Considering this, I couldn’t help but reflect on the recent presidential election and the many small incidents, accidents and turns that led to Hillary Clinton’s defeat and Donald Trump’s election. The difference in the election, in which Trump won a plurality of the Electoral College votes and Clinton won the popular vote by a what is projected to be two million votes, suggests that any one of a number of things (e.g., private e-mail server, Bengazi, Wikileaks, Clinton Foundation, Bernie Sanders, Gary Johnson, James Comey, etc.) could have tipped the scales away from Clinton. Any one might have, but the totality (some, at least, beyond Clinton’s control), certainly did.

In “The Turning Point in My Life,” Twain says that a greater determinant to the unfolding of a life or a nation is not a single incident, but, rather, temperament. Donald Trump’s temperament has been on dramatic display, not only during the past eighteen months, but, perhaps more meaningfully, during the past two weeks. His tweets, criticism of the media, attacks on critics, and first political appointments reveal a temperament that should give many citizens cause for concern, if not alarm. The question is whether he has the character to transcend his temperament for the good of the country. The turning point for the nation--and the world--may well depend on the answer to that question.

It is popular these days to cite the chaos theory metaphor of a butterfly flapping its wings on one side of the world and eventually producing a hurricane on the other side, but there is little doubt that whatever tipped the election away from Clinton and toward Trump could end up causing something much more catastrophic than a hurricane.
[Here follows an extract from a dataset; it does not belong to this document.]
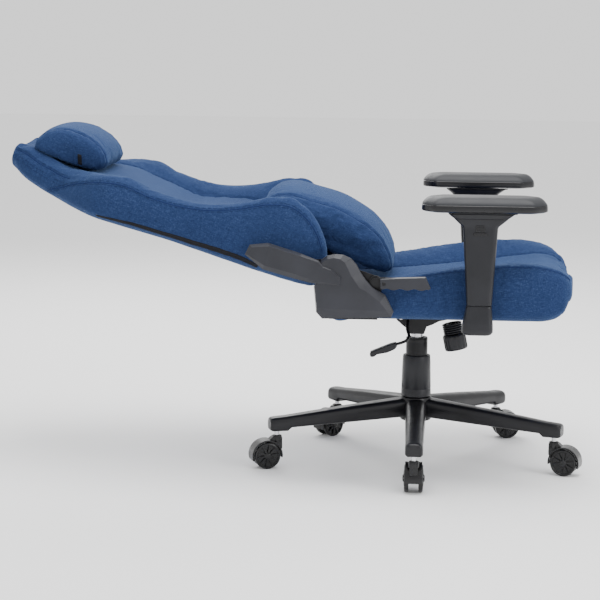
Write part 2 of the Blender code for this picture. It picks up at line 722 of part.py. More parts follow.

As W.H. Auden wrote, “The crack in the tea-cup opens to a lane that leads to the land of the dead.”

In his essay, Twain identifies Caesar’s crossing of the Rubicon River in 49 B.C. as the most significant turning point in Western history. Today, “Crossing the Rubicon” is a familiar idiom for a fateful, irrevocable decision from which there is no turning back. The election of Donald Trump may indeed prove fateful. In a democracy, however, nothing is irrevocable.